Sr. presidente, não foi confirmado ainda o successor do sr. arcebispo de Braga.
Pelo que vejo a acceitação da renuncia foi em marco, e até hoje não se confirmou o. novo successor.
E doutrina dos canones da igreja, que as sés e todos os beneficios collados não estejam por muito tempo sem os seus pastores.
Como se póde pois explicar que, tendo sido ha tantos mezes acceita a renuncia do sr. arcebispo de Braga, ainda não esteja confirmado hoje o seu successor?
Como se póde explicar este facto?
Pelas rasões apresentadas pelo sr. ministro da justiça, de que os processos continuam perante o sr. nuncio quando elles são simplicissimos?
Estas rasões não podem justificar a grande demora que tem havido.
O sr. ministro da justiça não sabe os graves inconvenientes, que ha em continuar a diocese nestas circumstancias, durante esta especie de interregno?
Não posso approvar este procedimento da curia, e digo da curia e não do Santo Padre, porque não posso crer que Sua Santidade quizesse ir contra os principios fundamentaes da igreja, contra as leis canonicas.
Passemos á resposta dada á quarta pergunta:
Foram confirmados os apresentados pelo governo para as sés vagas?
São umas poucas as sés que se acham vagas; e creio, pelo que ouvi ao sr. ministro da justiça, que se dá este facto porque não se concluiu ainda pelo lado do poder temporal a negociação com a curia ácerca da suppressão e annexação das dioceses.

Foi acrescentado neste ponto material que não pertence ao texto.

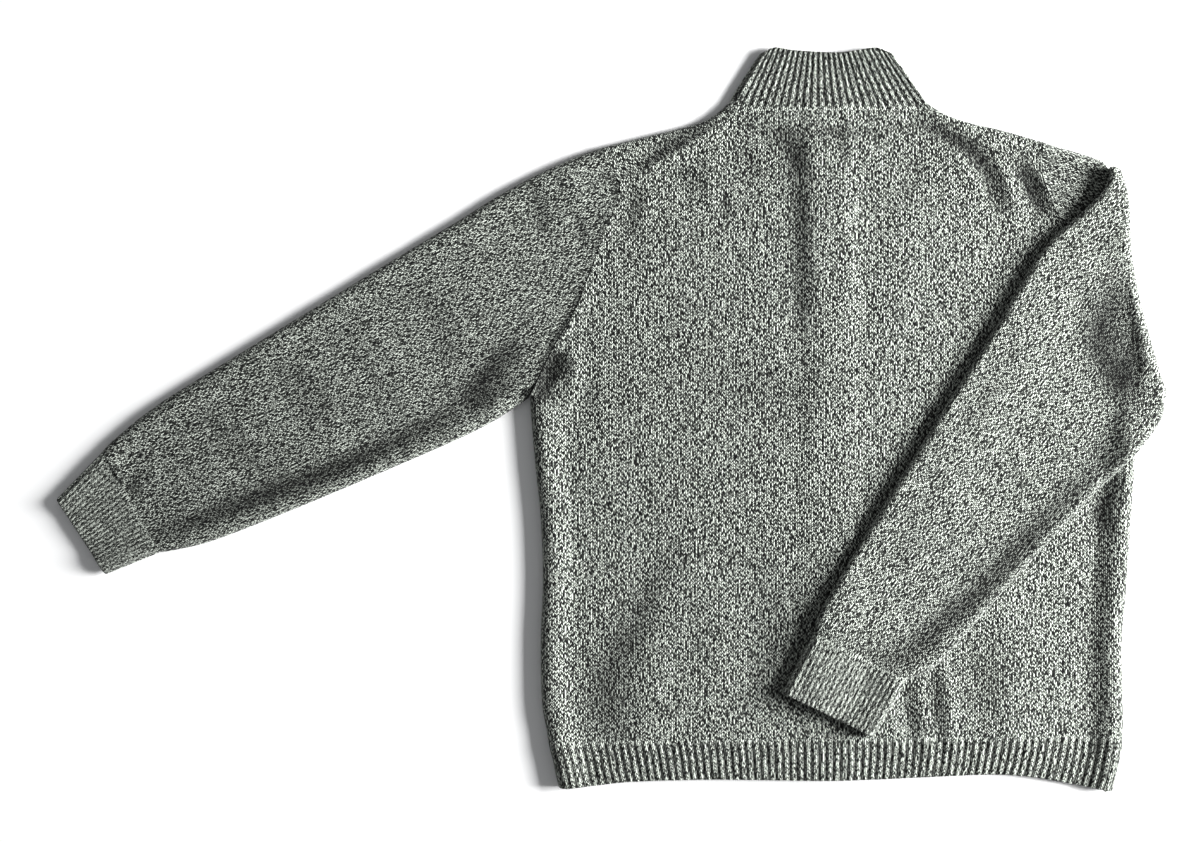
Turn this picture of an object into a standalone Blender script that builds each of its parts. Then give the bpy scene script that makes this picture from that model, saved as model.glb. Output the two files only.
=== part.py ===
"""A wool cardigan with ribbed trims, laid flat on its fronts with the right sleeve folded over the back.

Every panel is a wall of knitted cloth, closed all round. Plan sizes are millimetres in the garment's own
frame: x from the centre back, y up from the hem towards the collar, z up from the surface it lies on.
The lower layer (fronts, underside of the sleeves) rests on that surface, the upper layer lies on it.
"""

import math
from collections import namedtuple

import bmesh
import bpy
import numpy as np

MM = 0.001                      # metres in a millimetre
MIDDLE = (-222.61, 366.07)       # the laid garment's middle in the garment's frame: the part's origin

CLOTH = 2.8                     # thickness of the knitted wall
AIR = 0.7                       # air between two layers that lie on each other
SEAM = 0.3                      # gap left between two pieces at a seam
SIDE_ROUND = 3.1                # radius of the cloth's middle where it turns at the body's sides
EDGE_ROUND = 2.6                # the same at the shoulders, sleeves, cuffs and collar
FOLDED_ROUND = 3.3              # the same along the folded sleeve, which is puffed up
SIDE_ROLL = 18.0                # how far in from the turn the raised roll dies away

FLOOR = CLOTH / 2                               # middle of the lower wall
SPREAD = (CLOTH + AIR) / 2                      # half the distance between the two walls' middles
UPPER = FLOOR + 2 * SPREAD                      # middle of the upper wall where it lies flat

ARMPIT_Y = 387.0
HEM_SEAM_Y = 47.0
HEM_SEAM_SLOPE = 0.012
CENTRE_HEM_X = 1.5              # the fronts' meeting line at the hem and at the neck
CENTRE_NECK_X = -6.0
FRONT_NECK_Y = 600.0

HEM_REACH = 286.0               # the body's half width at the hem

HEM_RIBS = 75                   # knit ribs across the back of the hem
COLLAR_RIBS = 27
CUFF_RIBS = 18
RIB_CREST = (0.36, 0.64)        # where a rib's crest starts and ends, as shares of its width
RIB_RAISE = 0.9                 # height of a rib over the furrow beside it

# Body outline: height above the hem, x of the left side, x of the right side
BODY_SIDES = [
    (-8, -273, 276), (10, -278, 281), (25, -281, 284), (40, -285, 287), (55, -287, 288), (85, -292, 288),
    (145, -293, 287), (205, -291, 292), (265, -293, 296), (325, -299, 300), (387, -304, 304),
]
# Lower edge of the hem, seen from the back: x, y
HEM_EDGE = [(-273, -2), (-239, 0), (-199, 4), (-119, 6), (1, 5), (101, 9), (161, 11), (201, 8), (241, 1),
            (276, -5)]

# Seams and edges of the left and right halves, each from the neck or shoulder outwards or down: x, y
LEFT_ARMHOLE = [(-231, 637), (-226, 618), (-218, 607), (-214, 599), (-217, 581), (-228, 555), (-248, 501),
                (-263, 466), (-282, 434), (-304, 387)]
RIGHT_ARMHOLE = [(208, 643), (207, 623), (207, 607), (211, 597), (221, 572), (232, 545), (250, 495),
                 (264, 466), (283, 434), (304, 387)]
ARMHOLE_MEETS_SEAM = 3          # the point of each armhole where the back-shoulder seam ends
CORNER_SHARE = 0.16             # its place as a share of the way from the shoulder to the armpit
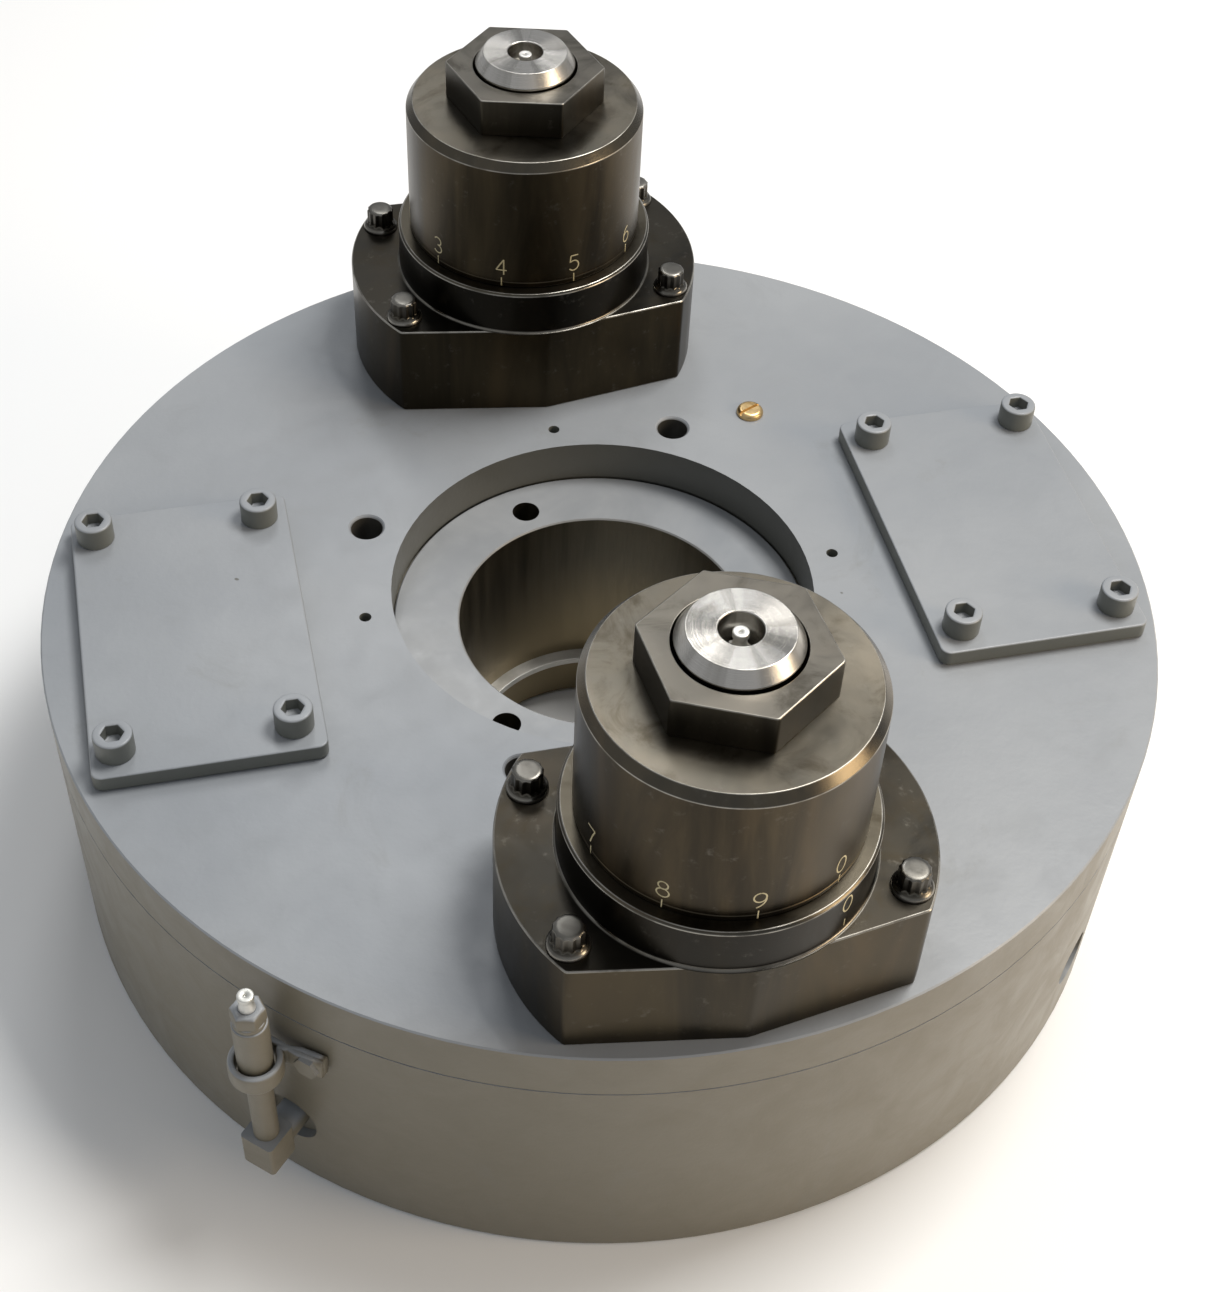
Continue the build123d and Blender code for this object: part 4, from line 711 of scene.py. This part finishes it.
def make_grease_line():
    """Painted riser tube, sleeve coupling and washer-faced adaptor, with a bright nipple on top."""
    coupling = softened([(5.2, COUPLING_LOW, 0.2), (8.3, COUPLING_LOW, 1.4), (8.3, COUPLING_HIGH, 1.2),
                         (5.2, COUPLING_HIGH, 0.2)])
    skin("lube_sleeve", [turned(coupling, LUBE_SPOT, 96)], "housing", PAINT, ["lube_coupling"])
    tube = softened([(3.6, 57, 0.1), (6.1, 57, 0.3), (6.1, 116, 0), (3.6, 116, 0)])
    skin("lube_riser", [turned(tube, LUBE_SPOT, 96)], "housing", PAINT, ["lube_tube"])
    rows = [(2.0, 150.0, 0), (7.3, 151.02, 0), (7.6, 151.3, 0), (7.6, 153.0, 0.3), (7.2, 153.5, 0.3),
            (hexagon(13.6, LUBE_ANGLE, 0, 96), 153.7, 0), (hexagon(14.4, LUBE_ANGLE, 0, 96), 154.4, 0),
            (hexagon(14.4, LUBE_ANGLE, 0, 96), 160.4, 0.2), (hexagon(14.4, LUBE_ANGLE, 0.8, 96), 161.6, 0.5),
            (6.0, ADAPTOR_TOP, 0.1), (2.0, ADAPTOR_TOP, 0)]
    adaptor = stacked(rows, LUBE_SPOT, 96)
    skin("lube_washer_and_hex", [adaptor], "housing", PAINT, ["lube_adaptor"])
    nipple = stacked(nipple_rows(ADAPTOR_TOP, 8.0, 0.0, 1.12), LUBE_SPOT, 96)
    skin("lube_nipple_body", [nipple], "housing", ZINC, ["lube_nipple"], poles=True)


def make_clip():
    """Strap clip: a thick rounded band carried from its foot on the drum wall round the sleeve and back,
    and the tab. The band's path runs in (along the wall, out from the wall), and its wall side follows the
    drum's round."""
    out = np.array([math.cos(LUBE_TURN), math.sin(LUBE_TURN)])
    side = np.array([-math.sin(LUBE_TURN), math.cos(LUBE_TURN)])
    reach = LUBE_REACH - DRUM_R
    loop = arc(0, reach, 11.0, 11.0, -62, 242, 40)
    foot_in = np.array([(27.0, 2.4), (22.0, 2.6), (15.0, 3.2), (9.5, 5.2)])
    foot_out = np.array([(-7.0, 6.6), (-4.0, 5.6), (0.5, 5.1), (10.0, 5.2), (15.0, 5.6), (27.0, 4.9)])
    path = np.concatenate([foot_in, loop, foot_out])
    drop = DRUM_R - np.sqrt(DRUM_R ** 2 - path[:, 0] ** 2)
    path = path - np.stack([0 * drop, np.where(np.abs(path[:, 1]) < 7, drop, 0)], -1)
    tangent = np.gradient(path, axis=0)
    tangent /= np.linalg.norm(tangent, axis=1, keepdims=True)
    normal = np.stack([-tangent[:, 1], tangent[:, 0]], -1)
    turn = np.linspace(0, 2 * math.pi, 20, endpoint=False)
    across = 1.9 * np.sign(np.cos(turn)) * np.abs(np.cos(turn)) ** 0.7
    rise = 6.0 * np.sign(np.sin(turn)) * np.abs(np.sin(turn)) ** 0.45
    plan = path[:, None] + normal[:, None] * across[None, :, None]
    spread = plan[..., :1] * side + (DRUM_R + plan[..., 1:]) * out
    height = CLIP_AT + rise[None, :] + 0 * plan[..., 0]
    band = (np.concatenate([spread, height[..., None]], -1), False, np.zeros(len(path)))
    skin("lube_strap", [band], "housing", PAINT, ["lube_clip"])


make_grease_line()
make_clip()

# Eased edges on the CAD solids that stay in view.
for node_name in ("top_plate", "drum_body", "drive_hub", "bore_retaining_ring", "lube_elbow",
                  "lube_clip_screw", "fill_plug", "side_plugs"):
    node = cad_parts[node_name]
    weld = node.modifiers.new("join triangles", "WELD")
    weld.merge_threshold = 1e-6
    bevel = node.modifiers.new("ease edges", "BEVEL")
    bevel.width = 0.0005
    bevel.segments = 2
    bevel.limit_method = "ANGLE"
    bevel.angle_limit = math.radians(38)
    bevel.use_clamp_overlap = True
    keep_flat(node)

# ------------------------------------------------------------------ stage, light and camera

floor_mesh = bpy.data.meshes.new("studio_floor")
FLOOR_HALF, FLOOR_Z = 12.0, -0.0005
floor_signs = ((-1, -1), (1, -1), (1, 1), (-1, 1))
floor_corners = [(sx * FLOOR_HALF, sy * FLOOR_HALF, FLOOR_Z) for sx, sy in floor_signs]
floor_mesh.from_pydata(floor_corners, [], [(0, 1, 2, 3)])
floor_finish = Finish("studio_floor_pale", Roughness=0.7)
floor_tone = floor_finish.noise(floor_finish.place, 2.0, 2.0)
floor_finish.to("Base Color", floor_finish.mixed(floor_tone, rgb(0.84, 0.84, 0.835), rgb(0.87, 0.87, 0.865)))
floor_mesh.materials.append(floor_finish.material)
floor = bpy.data.objects.new("studio_floor", floor_mesh)
bpy.context.scene.collection.objects.link(floor)


def stand(x, y, z, place):
    """World matrix whose columns are three axes and a place."""
    matrix = np.eye(4)
    matrix[:3, 0], matrix[:3, 1], matrix[:3, 2], matrix[:3, 3] = x, y, z, place
    return Matrix(matrix.tolist())


def softbox(name, place, aim, size, power, tint, tall=None):
    """Rectangular studio light at a place, turned to face its aim."""
    light = bpy.data.lights.new(name, "AREA")
    light.shape = "RECTANGLE"
    light.size = size
    light.size_y = tall or size
    light.energy = power
    light.color = tint
    lamp = bpy.data.objects.new(name, light)
    bpy.context.scene.collection.objects.link(lamp)
    z = (np.array(place) - np.array(aim)).astype(float)
    z /= np.linalg.norm(z)
    x = np.cross((0, 0, 1), z)
    x /= np.linalg.norm(x)
    y = np.cross(z, x)
    lamp.matrix_world = stand(x, y, z, place)


softbox("key_right", (1.0, 0.35, 2.5), (0, 0, 0.1), 0.95, 58, (1.0, 0.985, 0.955))
softbox("warm_low_right", (1.6, -1.0, 0.85), (0.1, -0.1, 0.15), 0.8, 17, (1.0, 0.78, 0.52))
softbox("top_back", (0.1, 1.6, 2.2), (0, 0, 0.15), 0.45, 9, (0.97, 0.985, 1.0), 1.0)

world = bpy.data.worlds.new("studio_air")
bpy.context.scene.world = world
world.use_nodes = True
air = world.node_tree.nodes["Background"]
air.inputs["Color"].default_value = (0.93, 0.96, 1.0, 1.0)
air.inputs["Strength"].default_value = 0.43

camera_data = bpy.data.cameras.new("camera")
camera = bpy.data.objects.new("camera", camera_data)
bpy.context.scene.collection.objects.link(camera)
camera_data.lens = 58.41
camera_data.sensor_width = 36.0
camera_data.clip_start, camera_data.clip_end = 0.05, 60.0
right, up, behind = (0.9740, -0.2236, 0.0360), (0.1390, 0.7158, 0.6843), (-0.1788, -0.6615, 0.7283)
camera.matrix_world = stand(right, up, behind, (-0.1972, -0.7432, 0.9359))
bpy.context.scene.camera = camera
bpy.context.scene.view_settings.view_transform = "Standard"
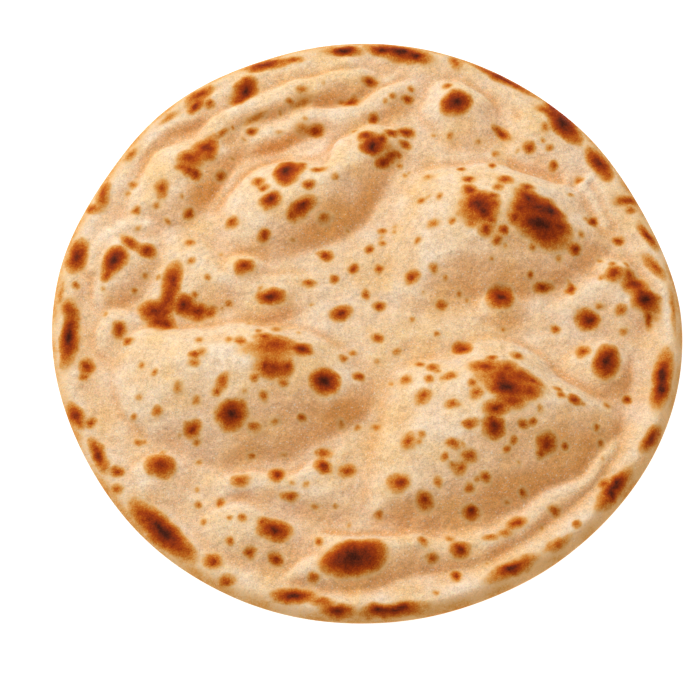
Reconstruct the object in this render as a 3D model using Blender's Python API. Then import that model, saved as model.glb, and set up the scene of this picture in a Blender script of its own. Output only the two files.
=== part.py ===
"""Chapati: a round flatbread, puffed into blisters, with a thicker ring of dough at its edge.

Metres, +Z up. The origin is the middle of the flat underside. The bread is one solid.
"""

import math
from typing import NamedTuple

import bmesh
import bpy
import numpy as np

# ---- Driving dimensions ----

RADIUS = 0.0995
SHEET = 0.0032  # thickness of the dough between the blisters
EDGE_HEIGHT = 0.0026  # height at which the bread is widest
EDGE_ROUND = 0.0036  # how far in from the edge the top begins to turn down
UNDER_ROUND = 0.006  # how far in from the edge the flat underside begins
RIM_CREST = 0.0042  # how far in from the edge the raised ring is highest
RIM_INNER = 0.0056  # how far in from its highest line the ring dies away
RIM_CALM = 0.006  # inside the edge, the width over which the blisters die away
RIM_MARGIN = 0.001  # width beside the edge that no blister reaches
BLEND = 0.0011  # how softly two raised shapes run into each other
PUFF_FOOT = 0.05  # how softly a large blister leaves the sheet, as a share of its height
FOOT = 0.16  # how softly a blister leaves the sheet, as a share of its height

# Where the outline swells (or draws in): bearing, half its width in degrees, height
OUTLINE_SWELLS = (
    (-152, 28, -0.0010),
    (-105, 25, 0.0004),
    (-68, 15, -0.0003),
    (-10, 45, 0.0016),
    (22, 24, -0.0014),
    (88, 50, 0.0024),
    (128, 22, 0.0012),
    (152, 20, -0.0008),
)

# Height of the raised ring at angles round the bread, in degrees
RIM_HEIGHTS = (
    (-180, 0.0016),
    (-150, 0.0016),
    (-120, 0.0022),
    (-90, 0.0030),
    (-60, 0.0038),
    (-30, 0.0038),
    (-5, 0.0030),
    (20, 0.0020),
    (60, 0.0018),
    (100, 0.0020),
    (140, 0.0018),
    (180, 0.0016),
)

# Uneven lie of the dough: size of the lumps, height
LUMPS = ((0.026, 0.00055), (0.013, 0.00050), (0.0065, 0.00028))
# Wander of the blisters' edges: size of the waves, distance
WANDER = ((0.024, 0.0022), (0.010, 0.0009))

RINGS = 33  # rows of triangles from the middle to the edge
UNDER_STEPS = 3  # rows of faces from the widest line to the underside
ROUTE_STEPS = 4  # straight pieces between two points of a fold or crease
LATTICE = 64  # size of the noise table

COLOR = (0.83, 0.64, 0.40, 1.0)
ROUGHNESS = 0.72


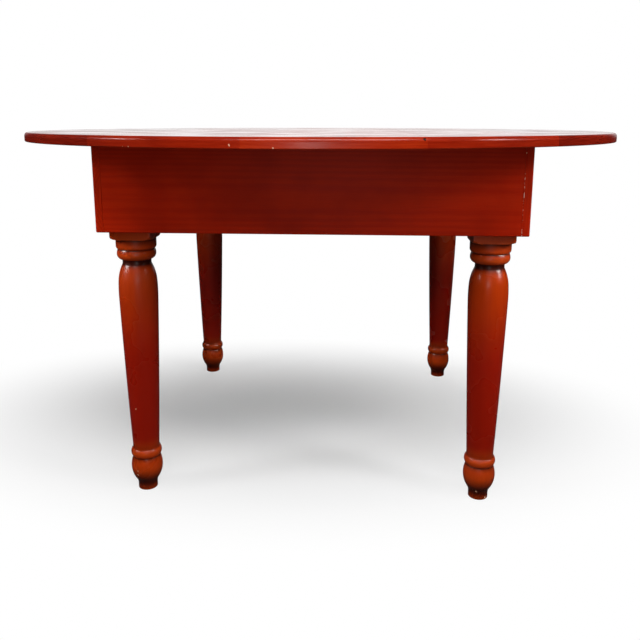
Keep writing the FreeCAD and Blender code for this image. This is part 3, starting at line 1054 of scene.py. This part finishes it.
@dataclass
class UnderFrame:
    """Battens across the planks, braces in the corners and glue blocks in the angles."""

    inside_mm: float = 398.5
    underside_mm: float = 743.0
    batten_mm: Triple = (60.0, 22.0, 12.0)
    batten_places_mm: Triple = (-190.0, 0.0, 190.0)
    brace_outer_mm: float = 104.97
    brace_thick_mm: float = 22.0
    brace_low_mm: float = 615.0
    brace_high_mm: float = 715.0
    tongue_mm: Pair = (5.0, 6.0)
    glue_side_mm: float = 28.0
    glue_long_mm: float = 80.0
    glue_place_mm: float = 95.0
    arris_mm: float = 1.2

    def batten(self, y: float) -> np.ndarray:
        """Side view of a batten, bevelled under each end, carried across its width.

        Args:
            y: Middle of the batten in millimetres.

        Returns:
            Two rings of points in metres.
        """
        wide, thick, slope = self.batten_mm
        half = self.inside_mm
        view = np.array([
            [-half, 0.0], [-half, slope - thick], [slope - half, -thick],
            [half - slope, -thick], [half, slope - thick], [half, 0.0],
        ])
        across = np.array([[y - wide / 2.0], [y + wide / 2.0]])
        return spread(view[:, 0], across, view[:, 1] + self.underside_mm) * MM

    def brace(self, corner: int) -> np.ndarray:
        """Plan of a brace with the inner corner of the apron at its origin, carried upwards.

        Args:
            corner: Quarter turns from the front left corner.

        Returns:
            Two rings of points in metres.
        """
        outer, inner = self.brace_outer_mm, self.brace_outer_mm + self.brace_thick_mm
        wide, deep = (size / math.sqrt(2.0) for size in self.tongue_mm)
        near, far = (outer + inner - wide) / 2.0, (outer + inner + wide) / 2.0
        right = np.array([
            [outer, outer], [near, near], [near + deep, near - deep],
            [far + deep, far - deep], [far, far], [inner, inner],
        ])
        plan = np.concatenate([right, right[::-1] * [-1.0, 1.0]])
        heights = np.array([[self.brace_low_mm], [self.brace_high_mm]])
        grid = spun(spread(plan[:, 0], plan[:, 1], heights), -QUARTER / 2.0)
        grid = grid + np.array([-self.inside_mm, -self.inside_mm, 0.0])
        return spun(grid, corner * QUARTER) * MM

    def glue_block(self, side: int, middle: float) -> np.ndarray:
        """Triangle in the angle of the right board and the top, carried along the board.

        Args:
            side: Quarter turns from the right board.
            middle: Place of the block along the board in millimetres.

        Returns:
            Two rings of points in metres.
        """
        inside, under, leg = self.inside_mm, self.underside_mm, self.glue_side_mm
        view = np.array([[inside, under], [inside - leg, under], [inside, under - leg]])
        along = middle + np.array([[-0.5], [0.5]]) * self.glue_long_mm
        return spun(spread(view[:, 0], along, view[:, 1]), side * QUARTER) * MM

    def build(self, finishes: dict[str, Material]) -> None:
        """Make the battens, the braces and the glue blocks.

        Args:
            finishes: Finishes of wood whose grain runs across, along, rising and falling.
        """
        for name, y in zip(("front", "middle", "back"), self.batten_places_mm):
            piece = ring_group("cross_batten_" + name, [self.batten(y)], bevel_mm=self.arris_mm)
            dress(piece, finishes["across"], Slot.BARE, "batten_" + name)
        for corner, name in enumerate(("front_left", "front_right", "back_right", "back_left")):
            piece = ring_group("brace_" + name, [self.brace(corner)], bevel_mm=self.arris_mm / 2.0)
            finish = finishes["rising" if corner % 2 else "falling"]
            dress(piece, finish, Slot.BARE, "corner_brace_" + name)
        places = [(side, place) for side in range(4) for place in (-1.0, 1.0)]
        blocks = [self.glue_block(side, place * self.glue_place_mm) for side, place in places]
        piece = ring_group("glued_corner_blocks", blocks, bevel_mm=self.arris_mm)
        dress(piece, finishes["along"], Slot.BARE, "glue_blocks")
        # Five faces to a block: those on the front and back boards have their grain across
        turned = np.repeat([side % 2 for side, _ in places], 5)
        second_finish(piece, finishes["across"], turned)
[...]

O Santo Padre tem toda a rasão para não confirmar os bispos; e não sei mesmo como o sr. ministro da justiça pôde, n’estas circumstancias, atrever-se a fazer uma proposta para o preenchimento das sés vagas.
Pois então ha um anno que passou a ultima lei relativamente a esta negociação, proposta pelo sr. ministra da justiça, para desembaraçar o ponto em que se achava embaraçada a execução da lei anterior, e de então até agora "ainda não póde concluir senão parte dos trabalhos com relação ao que competia fazer pelo lado do poder temporal ácerca d’esta negociação?
Como se póde explicar isto?
Eu desejava muito louvar o sr. ministro da justiça; desejava mesmo que s. exa. saísse triumphante, para bem da igreja e do estado; mas similhante demora não tem rasão da »er.